A positive on the infrastructure side are Buckhead’s two MARTA stations – Buckhead and Lenox – as well as its proximity to GA-400, Koski said.
The demographics of Buckhead are changing, Starling said, adding that the area is misunderstood.
“The perception [of the residents] is rich, old and white, and that is not the case. When you look at our commercial core and daytime population, we already have a mix of people in Buckhead, so that is a huge opportunity, and the high-rise residential is helping with that,” she said. “We just have to make sure we have a diversification of costs and that units are affordable to the average Joe.”
Buckhead at a glance
• Buckhead has gained over 5,000 new residents since 2000. 10% of Atlanta’s new residents since 2000 live in Buckhead.

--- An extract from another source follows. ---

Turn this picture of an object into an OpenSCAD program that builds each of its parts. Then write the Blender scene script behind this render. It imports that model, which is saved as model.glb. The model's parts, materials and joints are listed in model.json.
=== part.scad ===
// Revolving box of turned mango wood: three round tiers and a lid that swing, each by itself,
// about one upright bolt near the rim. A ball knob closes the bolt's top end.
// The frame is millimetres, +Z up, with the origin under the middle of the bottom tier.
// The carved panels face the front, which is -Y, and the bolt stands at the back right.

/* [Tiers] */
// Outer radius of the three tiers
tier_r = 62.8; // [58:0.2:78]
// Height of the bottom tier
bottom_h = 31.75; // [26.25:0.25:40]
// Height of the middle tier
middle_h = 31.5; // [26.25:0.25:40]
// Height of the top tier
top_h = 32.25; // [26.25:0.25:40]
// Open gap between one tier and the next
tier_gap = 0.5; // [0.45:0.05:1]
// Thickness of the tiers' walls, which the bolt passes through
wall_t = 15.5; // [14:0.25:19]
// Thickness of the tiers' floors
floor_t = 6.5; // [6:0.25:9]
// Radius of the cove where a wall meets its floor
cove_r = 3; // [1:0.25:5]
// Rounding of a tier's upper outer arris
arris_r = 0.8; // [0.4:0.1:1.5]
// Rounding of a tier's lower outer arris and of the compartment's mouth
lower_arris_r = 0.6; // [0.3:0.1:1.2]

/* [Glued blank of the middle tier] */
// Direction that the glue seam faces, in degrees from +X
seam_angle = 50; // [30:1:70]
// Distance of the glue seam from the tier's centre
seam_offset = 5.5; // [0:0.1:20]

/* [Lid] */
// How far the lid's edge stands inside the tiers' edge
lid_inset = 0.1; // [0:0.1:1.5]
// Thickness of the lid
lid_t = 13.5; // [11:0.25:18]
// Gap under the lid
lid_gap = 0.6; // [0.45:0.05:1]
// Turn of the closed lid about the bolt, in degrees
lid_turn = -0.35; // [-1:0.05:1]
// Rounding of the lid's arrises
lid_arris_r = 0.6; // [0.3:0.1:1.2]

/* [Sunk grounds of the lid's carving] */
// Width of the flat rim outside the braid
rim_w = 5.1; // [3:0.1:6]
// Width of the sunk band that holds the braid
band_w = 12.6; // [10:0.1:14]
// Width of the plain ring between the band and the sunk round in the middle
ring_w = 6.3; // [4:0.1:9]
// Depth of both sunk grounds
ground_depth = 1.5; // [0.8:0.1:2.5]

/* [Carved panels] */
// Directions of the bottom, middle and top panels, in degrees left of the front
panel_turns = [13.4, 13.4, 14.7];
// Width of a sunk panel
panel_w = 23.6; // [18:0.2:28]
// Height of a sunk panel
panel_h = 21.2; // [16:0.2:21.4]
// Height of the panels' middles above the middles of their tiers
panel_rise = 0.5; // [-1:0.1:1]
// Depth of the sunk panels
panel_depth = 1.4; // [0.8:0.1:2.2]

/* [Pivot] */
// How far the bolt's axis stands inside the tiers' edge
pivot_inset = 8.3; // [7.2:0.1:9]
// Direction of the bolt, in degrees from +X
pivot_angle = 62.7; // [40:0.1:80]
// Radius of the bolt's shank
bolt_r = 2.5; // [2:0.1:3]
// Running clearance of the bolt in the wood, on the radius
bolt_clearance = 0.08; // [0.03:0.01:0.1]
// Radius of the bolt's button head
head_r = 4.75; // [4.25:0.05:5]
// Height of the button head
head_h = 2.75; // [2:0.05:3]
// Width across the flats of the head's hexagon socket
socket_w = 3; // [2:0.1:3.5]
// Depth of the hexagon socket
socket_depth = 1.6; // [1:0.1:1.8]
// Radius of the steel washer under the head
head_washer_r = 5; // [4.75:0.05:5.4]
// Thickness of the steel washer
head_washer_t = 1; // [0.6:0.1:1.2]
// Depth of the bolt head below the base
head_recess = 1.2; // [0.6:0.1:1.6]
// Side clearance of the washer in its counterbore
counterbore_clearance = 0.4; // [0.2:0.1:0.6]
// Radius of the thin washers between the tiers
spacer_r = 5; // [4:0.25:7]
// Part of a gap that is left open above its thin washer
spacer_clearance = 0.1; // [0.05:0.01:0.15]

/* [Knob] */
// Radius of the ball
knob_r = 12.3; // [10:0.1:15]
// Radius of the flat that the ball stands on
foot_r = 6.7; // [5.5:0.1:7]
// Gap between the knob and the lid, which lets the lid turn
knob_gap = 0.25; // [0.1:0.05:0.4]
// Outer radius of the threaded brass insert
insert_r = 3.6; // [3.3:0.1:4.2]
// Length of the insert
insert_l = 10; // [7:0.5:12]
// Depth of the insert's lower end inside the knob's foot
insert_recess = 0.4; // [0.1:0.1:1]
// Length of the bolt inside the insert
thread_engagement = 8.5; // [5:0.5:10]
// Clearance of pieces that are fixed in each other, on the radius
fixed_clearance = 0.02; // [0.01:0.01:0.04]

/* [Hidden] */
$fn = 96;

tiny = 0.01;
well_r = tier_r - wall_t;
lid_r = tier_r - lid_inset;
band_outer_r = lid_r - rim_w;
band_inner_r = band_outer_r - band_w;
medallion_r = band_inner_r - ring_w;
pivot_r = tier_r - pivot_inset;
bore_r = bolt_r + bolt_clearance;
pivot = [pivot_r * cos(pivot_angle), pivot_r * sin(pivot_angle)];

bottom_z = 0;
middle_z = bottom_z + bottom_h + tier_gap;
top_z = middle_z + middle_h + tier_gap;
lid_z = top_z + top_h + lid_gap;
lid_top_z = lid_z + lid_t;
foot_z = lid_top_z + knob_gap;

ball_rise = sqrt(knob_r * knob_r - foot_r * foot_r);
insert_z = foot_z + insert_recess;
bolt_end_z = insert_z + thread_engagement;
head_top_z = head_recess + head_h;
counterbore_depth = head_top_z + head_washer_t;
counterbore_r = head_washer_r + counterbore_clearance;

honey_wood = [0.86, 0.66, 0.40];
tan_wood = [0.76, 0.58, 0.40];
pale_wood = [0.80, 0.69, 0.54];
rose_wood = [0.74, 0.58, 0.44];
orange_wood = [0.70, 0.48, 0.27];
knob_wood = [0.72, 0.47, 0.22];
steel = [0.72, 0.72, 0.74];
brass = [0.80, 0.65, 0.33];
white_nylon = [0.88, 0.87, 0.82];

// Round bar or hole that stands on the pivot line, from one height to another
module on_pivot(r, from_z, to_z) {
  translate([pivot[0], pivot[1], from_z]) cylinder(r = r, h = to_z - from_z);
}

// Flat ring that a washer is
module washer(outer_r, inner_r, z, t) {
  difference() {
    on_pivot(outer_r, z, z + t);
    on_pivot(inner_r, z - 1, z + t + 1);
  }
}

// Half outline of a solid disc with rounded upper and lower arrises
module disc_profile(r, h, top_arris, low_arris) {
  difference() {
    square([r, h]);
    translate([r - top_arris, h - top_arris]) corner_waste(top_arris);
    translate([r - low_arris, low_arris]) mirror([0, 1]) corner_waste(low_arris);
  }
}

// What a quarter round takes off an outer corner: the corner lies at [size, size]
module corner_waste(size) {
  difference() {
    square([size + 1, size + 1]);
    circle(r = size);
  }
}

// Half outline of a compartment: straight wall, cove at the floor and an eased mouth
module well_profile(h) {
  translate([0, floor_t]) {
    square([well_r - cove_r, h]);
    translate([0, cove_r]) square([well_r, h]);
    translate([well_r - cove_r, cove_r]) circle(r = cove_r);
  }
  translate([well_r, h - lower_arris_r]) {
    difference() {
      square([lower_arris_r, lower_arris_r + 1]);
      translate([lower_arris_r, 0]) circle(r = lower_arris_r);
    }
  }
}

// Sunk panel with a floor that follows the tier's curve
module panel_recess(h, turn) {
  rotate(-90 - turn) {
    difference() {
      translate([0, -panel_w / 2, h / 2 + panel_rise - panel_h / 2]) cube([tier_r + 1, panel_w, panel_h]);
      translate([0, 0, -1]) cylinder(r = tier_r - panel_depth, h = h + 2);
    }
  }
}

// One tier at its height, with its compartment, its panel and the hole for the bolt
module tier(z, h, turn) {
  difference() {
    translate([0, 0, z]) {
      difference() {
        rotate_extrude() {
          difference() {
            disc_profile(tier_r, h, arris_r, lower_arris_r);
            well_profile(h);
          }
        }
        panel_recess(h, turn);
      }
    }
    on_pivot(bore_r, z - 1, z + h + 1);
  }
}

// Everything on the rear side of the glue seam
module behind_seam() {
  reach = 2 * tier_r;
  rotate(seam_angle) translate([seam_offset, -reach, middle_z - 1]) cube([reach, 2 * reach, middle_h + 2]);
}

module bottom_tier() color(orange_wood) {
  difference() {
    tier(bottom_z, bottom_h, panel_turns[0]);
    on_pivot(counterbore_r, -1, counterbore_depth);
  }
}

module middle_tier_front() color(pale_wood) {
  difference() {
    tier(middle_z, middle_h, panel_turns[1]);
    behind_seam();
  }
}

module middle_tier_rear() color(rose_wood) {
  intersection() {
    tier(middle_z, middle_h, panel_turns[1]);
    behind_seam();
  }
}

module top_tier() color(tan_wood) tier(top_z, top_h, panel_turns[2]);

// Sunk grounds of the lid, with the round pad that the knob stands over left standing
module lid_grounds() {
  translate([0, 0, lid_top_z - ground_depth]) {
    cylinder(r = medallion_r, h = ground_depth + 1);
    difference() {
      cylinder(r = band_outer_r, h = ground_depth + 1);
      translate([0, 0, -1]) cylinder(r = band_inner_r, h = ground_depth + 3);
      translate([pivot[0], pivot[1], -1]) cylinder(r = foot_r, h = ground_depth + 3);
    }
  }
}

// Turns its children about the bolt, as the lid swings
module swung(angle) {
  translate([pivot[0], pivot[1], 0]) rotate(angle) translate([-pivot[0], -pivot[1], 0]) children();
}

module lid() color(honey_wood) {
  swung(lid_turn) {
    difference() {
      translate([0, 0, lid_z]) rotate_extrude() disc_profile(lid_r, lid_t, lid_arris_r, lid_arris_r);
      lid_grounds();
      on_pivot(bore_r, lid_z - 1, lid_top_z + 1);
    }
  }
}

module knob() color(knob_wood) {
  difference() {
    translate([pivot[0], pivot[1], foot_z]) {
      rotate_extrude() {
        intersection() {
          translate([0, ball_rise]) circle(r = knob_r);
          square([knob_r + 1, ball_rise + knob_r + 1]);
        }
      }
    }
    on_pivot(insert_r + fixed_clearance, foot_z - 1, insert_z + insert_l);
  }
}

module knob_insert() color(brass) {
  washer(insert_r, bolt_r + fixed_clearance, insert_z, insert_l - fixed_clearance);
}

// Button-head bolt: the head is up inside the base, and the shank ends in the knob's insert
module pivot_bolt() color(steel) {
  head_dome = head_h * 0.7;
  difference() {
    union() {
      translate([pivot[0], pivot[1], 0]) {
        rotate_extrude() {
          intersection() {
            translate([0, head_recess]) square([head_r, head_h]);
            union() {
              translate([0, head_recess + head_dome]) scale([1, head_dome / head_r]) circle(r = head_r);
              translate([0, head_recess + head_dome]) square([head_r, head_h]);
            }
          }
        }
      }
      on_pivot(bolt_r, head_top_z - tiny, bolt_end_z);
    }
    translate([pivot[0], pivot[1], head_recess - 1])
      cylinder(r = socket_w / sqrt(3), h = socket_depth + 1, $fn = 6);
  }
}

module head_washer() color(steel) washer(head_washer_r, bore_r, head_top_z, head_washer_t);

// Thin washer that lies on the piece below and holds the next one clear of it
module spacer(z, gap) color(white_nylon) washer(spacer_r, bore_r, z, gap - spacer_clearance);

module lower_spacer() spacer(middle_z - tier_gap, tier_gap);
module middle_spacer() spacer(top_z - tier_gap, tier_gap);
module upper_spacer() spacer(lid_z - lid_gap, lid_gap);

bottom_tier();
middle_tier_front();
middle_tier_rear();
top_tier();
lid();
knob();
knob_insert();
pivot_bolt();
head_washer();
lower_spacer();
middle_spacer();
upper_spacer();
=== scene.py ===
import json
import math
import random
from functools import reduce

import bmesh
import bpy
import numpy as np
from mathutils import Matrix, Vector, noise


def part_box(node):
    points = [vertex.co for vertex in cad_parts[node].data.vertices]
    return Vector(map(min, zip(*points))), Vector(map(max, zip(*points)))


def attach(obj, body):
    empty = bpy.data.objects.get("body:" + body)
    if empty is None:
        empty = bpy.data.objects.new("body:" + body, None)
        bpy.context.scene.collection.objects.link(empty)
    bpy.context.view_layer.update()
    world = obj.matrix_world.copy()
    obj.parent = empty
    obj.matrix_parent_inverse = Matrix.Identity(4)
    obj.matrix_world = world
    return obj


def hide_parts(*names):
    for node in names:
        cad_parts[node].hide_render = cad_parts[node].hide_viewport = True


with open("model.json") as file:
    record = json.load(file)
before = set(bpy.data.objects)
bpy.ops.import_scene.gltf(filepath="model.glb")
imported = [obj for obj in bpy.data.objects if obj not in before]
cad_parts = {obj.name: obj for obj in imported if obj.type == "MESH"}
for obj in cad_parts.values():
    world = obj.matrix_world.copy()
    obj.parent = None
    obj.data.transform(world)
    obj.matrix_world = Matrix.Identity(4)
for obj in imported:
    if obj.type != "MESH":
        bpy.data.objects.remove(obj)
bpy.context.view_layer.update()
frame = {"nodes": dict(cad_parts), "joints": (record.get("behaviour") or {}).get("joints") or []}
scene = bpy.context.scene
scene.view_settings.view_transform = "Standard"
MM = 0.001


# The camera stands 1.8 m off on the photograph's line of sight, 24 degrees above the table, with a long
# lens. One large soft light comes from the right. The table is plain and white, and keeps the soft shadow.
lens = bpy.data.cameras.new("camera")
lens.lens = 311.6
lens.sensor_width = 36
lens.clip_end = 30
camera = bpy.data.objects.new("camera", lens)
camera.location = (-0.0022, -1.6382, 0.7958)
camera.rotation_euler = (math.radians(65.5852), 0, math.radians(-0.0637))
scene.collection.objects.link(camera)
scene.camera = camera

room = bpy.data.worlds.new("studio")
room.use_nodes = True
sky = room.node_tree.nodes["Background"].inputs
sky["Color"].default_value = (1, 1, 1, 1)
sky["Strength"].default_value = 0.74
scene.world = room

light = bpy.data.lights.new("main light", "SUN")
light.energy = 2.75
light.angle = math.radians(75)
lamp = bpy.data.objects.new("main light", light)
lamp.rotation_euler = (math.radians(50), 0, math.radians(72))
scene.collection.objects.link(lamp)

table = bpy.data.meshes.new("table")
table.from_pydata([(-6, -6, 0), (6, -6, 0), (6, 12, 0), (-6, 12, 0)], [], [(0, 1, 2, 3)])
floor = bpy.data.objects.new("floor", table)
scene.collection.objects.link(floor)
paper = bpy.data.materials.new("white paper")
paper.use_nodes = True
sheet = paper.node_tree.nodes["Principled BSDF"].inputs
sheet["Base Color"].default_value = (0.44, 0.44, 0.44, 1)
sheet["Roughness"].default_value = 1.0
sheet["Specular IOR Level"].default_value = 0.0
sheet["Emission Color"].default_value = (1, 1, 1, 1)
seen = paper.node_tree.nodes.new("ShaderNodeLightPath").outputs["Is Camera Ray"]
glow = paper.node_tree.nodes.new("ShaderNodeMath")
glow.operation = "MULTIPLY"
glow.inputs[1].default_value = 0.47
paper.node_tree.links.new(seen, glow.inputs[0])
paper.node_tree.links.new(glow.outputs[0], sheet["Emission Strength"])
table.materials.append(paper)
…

• Since 2000, Buckhead has been growing at a 4.4% growth rate, over six times the citywide rate.
• Buckhead is home to Lenox Square Mall and Phipps Plaza, which contribute to the more than 1,400 retail units there. Some 40% of shoppers to Buckhead come from more than 100 miles away.
• For transportation, the area is 18 miles from Hartsfield-Jackson Atlanta International Airport, has two MARTA stations (Buckhead and Lenox) and sits at the beginning of GA-400. Brookhaven MARTA station also can be considered part of Buckhead.
• There are 43 “officially designated” neighborhoods in Buckhead, including North Buckhead, Tuxedo Park, Brookwood, Peachtree Battle Alliance, Garden Hills and Chastain Park. Its neighborhood coalition comprises about 75% of its residents.